Bracket creep. 

It sounds vaguely like an unpleasant medical problem no one talks about, but as an issue that disproportionately affects New Zealanders on lower incomes, it deserves higher public awareness. 

With tax and the forthcoming Budget in the spotlight right now, this is our opportunity to address a significant problem on the horizon. 

The growing disparity between New Zealanders’ assets and average incomes is concerning in a fair society, with the median house price rising more than a fifth in the year to February 2021. 

This is creating a situation where many are getting steadily richer (on paper) as house prices rise, while others are left behind with little hope of catching up. 

Measures aimed at slowing our runaway property market have captured headlines, such as the abolition of tax deductibility for residential rental properties and the extension to the brightline test, but it is unlikely these will have a significant long-term effect. 

The best opportunity to increase fairness in the tax system and support those at the bottom of the ladder is to shift our tax brackets. 

The guiding philosophy in New Zealand’s tax system for many years has been “broad base/low rate” but, while the base is being broadened, the effective tax rate for earners has gone up.  

Living wage

Since 2010, when the last major tax bracket overhaul occurred, wages have been steadily rising. The median weekly income a decade ago was $778. By June 2020, it was $1,060. 

What that means is that more New Zealanders on relatively low incomes have crept into what used to be high brackets, with the 30% rate starting at income over $48,000 a year. The average wage earner pays as much on their top slice of income as someone on $70,000. 

Based on Inland Revenue’s latest figures, there were 211,590 New Zealanders earning between $43,001 and $48,000 during 2019, who are likely to see their earnings creep into the next tax bracket in the next few years. Of those people, nearly 50,000 were earning more than $47,000. 

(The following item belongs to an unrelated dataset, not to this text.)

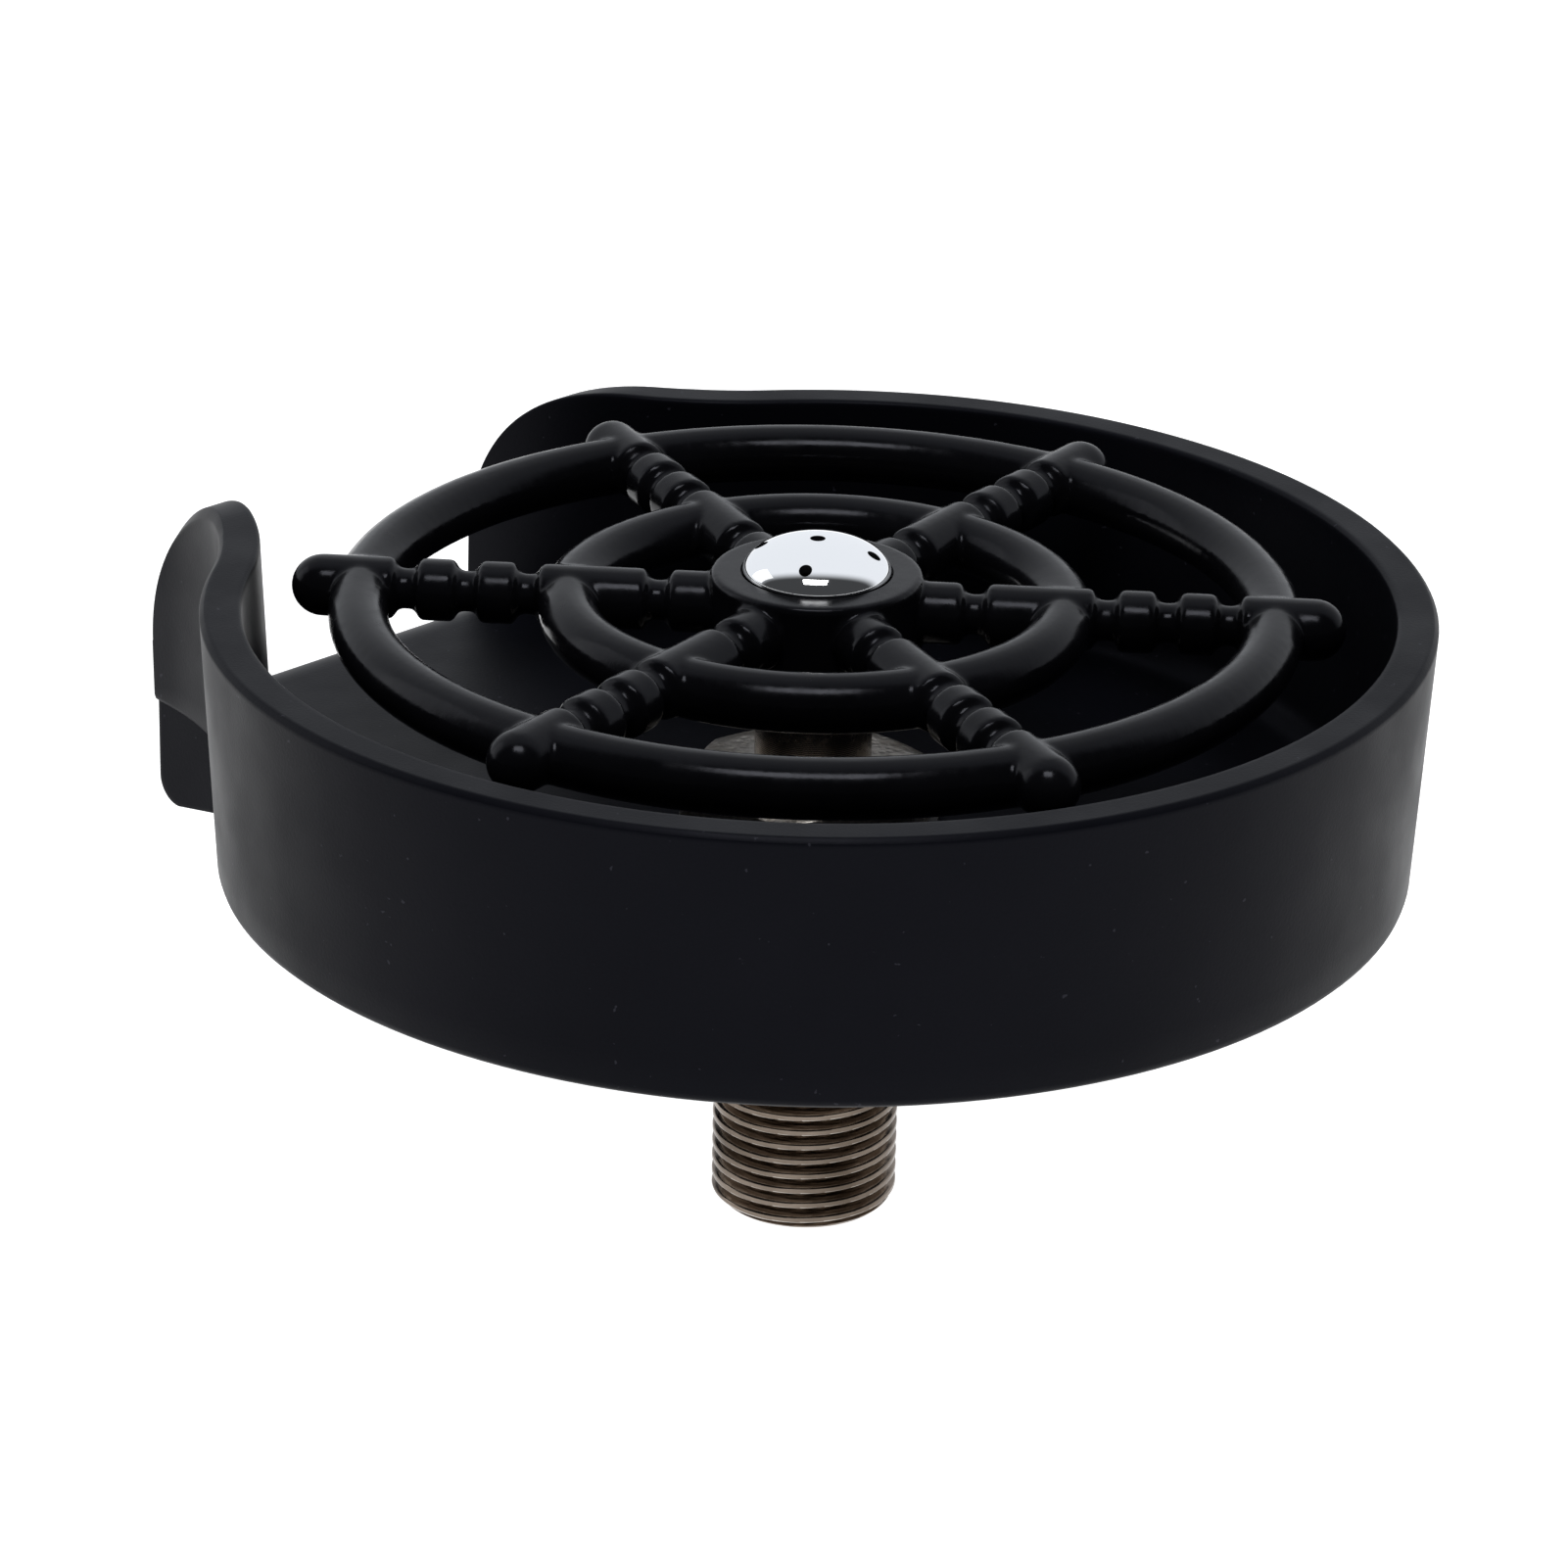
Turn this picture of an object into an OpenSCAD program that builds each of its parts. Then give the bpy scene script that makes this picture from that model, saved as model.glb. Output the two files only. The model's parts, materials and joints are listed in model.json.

On the current average wage increase of 3.6%, they’ll hit the threshold within a year. 

While Working for Families tax credits can selectively patch over the tax rate problem, changing the picture significantly for those with children, the problem is broader than that.

Consider that someone working full-time on the minimum wage now earns $42,000. 

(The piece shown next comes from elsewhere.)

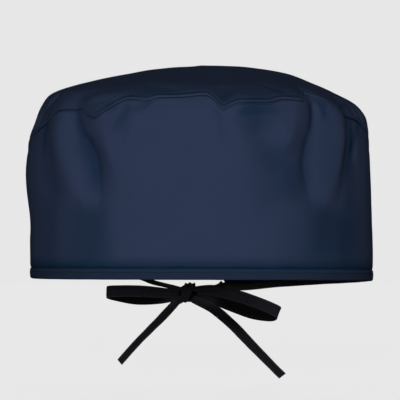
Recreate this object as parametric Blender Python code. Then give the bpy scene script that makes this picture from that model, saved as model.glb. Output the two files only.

It’s concerning that those who are earning a “living wage” are close to paying 30% tax on their top slice of earnings. 

While a new 39% threshold was introduced this year, it only affects those earning more than $180,000 – or 2% of earners – having no effect on taxes at the lower end of the spectrum.

Bottom tier earners

We know that poverty and inequality are issues the government is particularly keen to solve, and the most effective way to put more money back in the pockets of lower-income earners is to tackle bracket creep. It’s great to see National MP Simon Bridges raising this as an important issue.  

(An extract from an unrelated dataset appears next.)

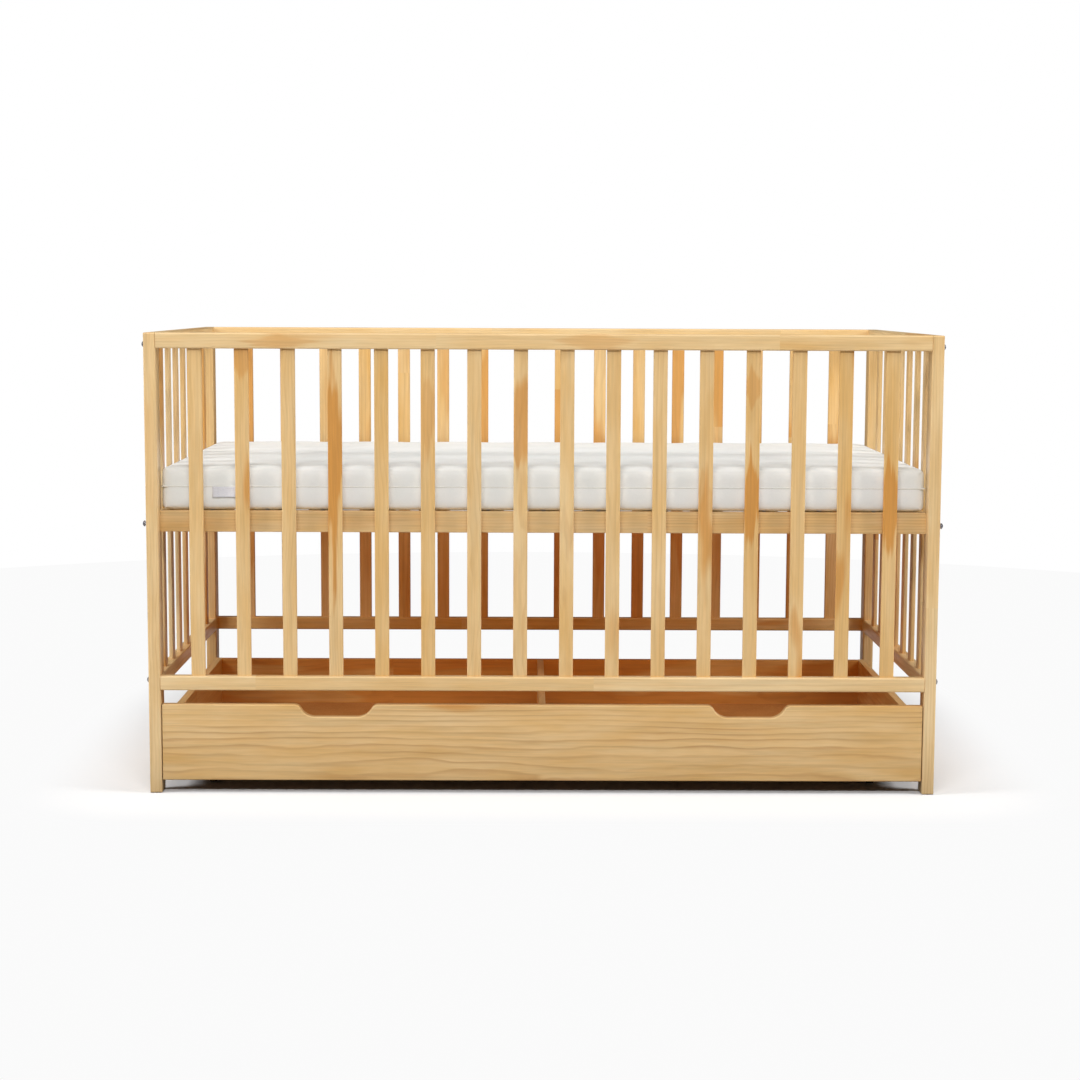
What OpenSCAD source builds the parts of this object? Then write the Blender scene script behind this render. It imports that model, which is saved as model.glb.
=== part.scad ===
// Cot bed with fixed slatted sides, a slatted mattress base and a rolling drawer below.
// X runs along the cot, Y from the front side to the back side, and Z up from the floor.
// The origin is on the floor under the middle of the cot. All sizes are in millimetres.

/* [Cot] */
// Length over the corner posts
cot_length = 1446; // [1436:1:1456]
// Width over the front and back sides
cot_width = 752; // [746:1:760]
// Height of the corner posts
cot_height = 845; // [820:1:870]

/* [Corner posts] */
// Post thickness along the cot
post_x = 22; // [20:1:26]
// Post depth across the cot
post_y = 40; // [38:1:44]
// Rounding of the post edges
post_r = 2.5; // [1:0.5:4]

/* [Rails] */
// Thickness of the side and end rails
rail_t = 22; // [20:1:24]
// Height of the top rails
top_rail_h = 28.4; // [27:0.2:32]
// Height of the bottom rails
bottom_rail_h = 26.4; // [25:0.2:30]
// Underside of the bottom rails above the floor
bottom_rail_z = 191.6; // [186:0.2:200]
// Rounding of the rails' long edges
rail_r = 3; // [1:0.5:4]

/* [Slats] */
// Slats in the front side, and in the back side
side_slats = 16; // [15:1:16]
// Spacing of the side slats, centre to centre
side_pitch = 84.3; // [80:0.1:86]
// Slats in each end panel
end_slats = 7; // [6:1:7]
// Width of a slat's face
slat_w = 25.7; // [24:0.1:30]
// Thickness of a slat
slat_t = 8; // [7:0.5:10]
// Rounding of the slat edges
slat_r = 2; // [1:0.25:2.5]

/* [Mattress base] */
// Middle of the base's side rails above the floor, in the highest of its three positions
base_z = 501.5; // [500:0.5:510]
// Drop from one base position to the next
base_step = 138; // [130:1:138]
// Height of the base's rails
base_rail_h = 39; // [36:1:42]
// Thickness of the base's rails
base_rail_t = 20; // [18:1:20]
// Slats in the base
base_slats = 13; // [11:1:14]
// Width of a base slat
base_slat_w = 55; // [45:1:60]
// Thickness of a base slat
base_slat_t = 10; // [8:1:12]

/* [Mattress] */
// Mattress length
mattress_l = 1398; // [1380:1:1398]
// Mattress width
mattress_w = 698; // [680:1:702]
// Mattress thickness
mattress_t = 80; // [60:1:100]

/* [Drawer] */
// Underside of the drawer front above the floor
front_z = 24; // [20:1:30]
// Height of the drawer front
front_h = 141.5; // [130:0.5:145]
// Thickness of the drawer front
front_t = 18; // [16:1:20]
// Top of the drawer's sides, back and divider above the floor
box_top = 143; // [130:1:150]
// Thickness of the drawer's sides and back
box_t = 15; // [12:1:16]
// Outer width of the drawer box
box_w = 1388; // [1340:1:1392]
// Depth of the drawer, from its front face to its back
drawer_d = 646; // [600:1:700]
// Distance of each finger notch's middle from the drawer's middle
notch_x = 380; // [300:5:420]
// Depth of a finger notch
notch_h = 23; // [15:0.5:28]

/* [Castors] */
// Wheel radius
wheel_r = 15; // [14:0.5:15]
// Wheel width
wheel_w = 14; // [10:1:18]
// Axle radius
axle_r = 2.5; // [2:0.1:3]

/* [Hidden] */
$fn = 32;

// Inner faces of the posts, and the planes that the rails and posts are centred on
inner_x = cot_length / 2 - post_x;
inner_y = cot_width / 2 - rail_t;
post_mid_x = cot_length / 2 - post_x / 2;
post_mid_y = cot_width / 2 - post_y / 2;
rail_mid_y = cot_width / 2 - rail_t / 2;
end_rail_l = cot_width - 2 * post_y;

// Levels of the rails
bottom_rail_top = bottom_rail_z + bottom_rail_h;
top_rail_z = cot_height - top_rail_h;

// Slats: how far each end enters its rail, and the pitch of the end panels
tongue = 8;
slat_z = bottom_rail_top - tongue;
slat_l = top_rail_z - bottom_rail_top + 2 * tongue;
end_pitch = (end_rail_l + slat_w) / (end_slats + 1);

// Tenons on the ends of the end rails
tenon_l = 10;
tenon_t = 12;
tenon_h = 18;

// Rail bolts: M6 with a low domed head, drawn into a cross-drilled barrel nut
bolt_r = 3;
bolt_hole_r = 3.25;
bolt_grip = 34;
bolt_tip = 8;
bolt_hole_l = bolt_grip + bolt_tip + 4;
head_r = 5.4;
head_h = 4.2;
dome_r = 6.75;
socket_r = 2.3;
socket_h = 1.8;
top_bolt_z = cot_height - 21;
bottom_bolt_z = bottom_rail_z + 18.4;

// Barrel nuts: length, the part of it beyond the bolt's axis, and their holes
nut_r = 5;
nut_l = 12;
nut_beyond = 5;
nut_hole_r = 5.15;
nut_hole_l = 26;
nut_slack = 0.5;

// The base's bolts run a little below the middle of its rails and stand off the posts
base_bolt_z = base_z - 5.5;
base_shank_out = 7;
base_rail_mid_y = inner_y - 1 - base_rail_t / 2;
base_top = base_z + base_rail_h / 2;
base_tenon_l = 5;
base_slat_gap = (2 * (inner_x - base_rail_t) - base_slats * base_slat_w) / (base_slats + 1);
housing = 12;

// Wooden dowels beside the rail bolts
dowel_r = 3;
dowel_hole_r = 3;
dowel_in = 14;
top_dowel_z = cot_height - 8;
bottom_dowel_z = bottom_rail_z + 7;

// Mattress: the cover's corners, edges and thickness, and the slack around the core
mattress_z = base_top + 0.5;
corner_r = 14;
edge_r = 10;
cover_t = 2.5;
core_gap = 0.4;
seam_z = mattress_z + 43.5;
label_size = [42.5, 0.6, 19.5];
label_x = -605;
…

We should introduce annual changes to the tax brackets based on inflation and go further and introduce a 0% tax band for the bottom tier of earners, as many other countries do.

We celebrate Tax Freedom Day this May 11, the day Baker Tilly Staples Rodway calculates New Zealanders have paid their full tax obligations to the government and can earn every dollar for themselves for the rest of the year. 

That’s two days earlier than it would have fallen in 2020, and just two days later than in 2019. 

After a year of staggering upheaval and uncertainty, that’s something to be proud of, showing the resilience of the underlying economy and the effectiveness of the wage subsidy in avoiding a jobs apocalypse. 

However, businesses are facing a raft of new regulatory measures which will only add to their costs, reduce their willingness to take business risks to grow the economy, and reduce their profitability – and therefore, also reduce the taxes they pay. 

At the same time, the covid-19 economic support to New Zealanders has been provided by borrowed money, which must be paid back over time. 

This is the time to ensure that burden doesn’t fall too heavily on those earning just above minimum wage and make our tax settings fairer for everyone.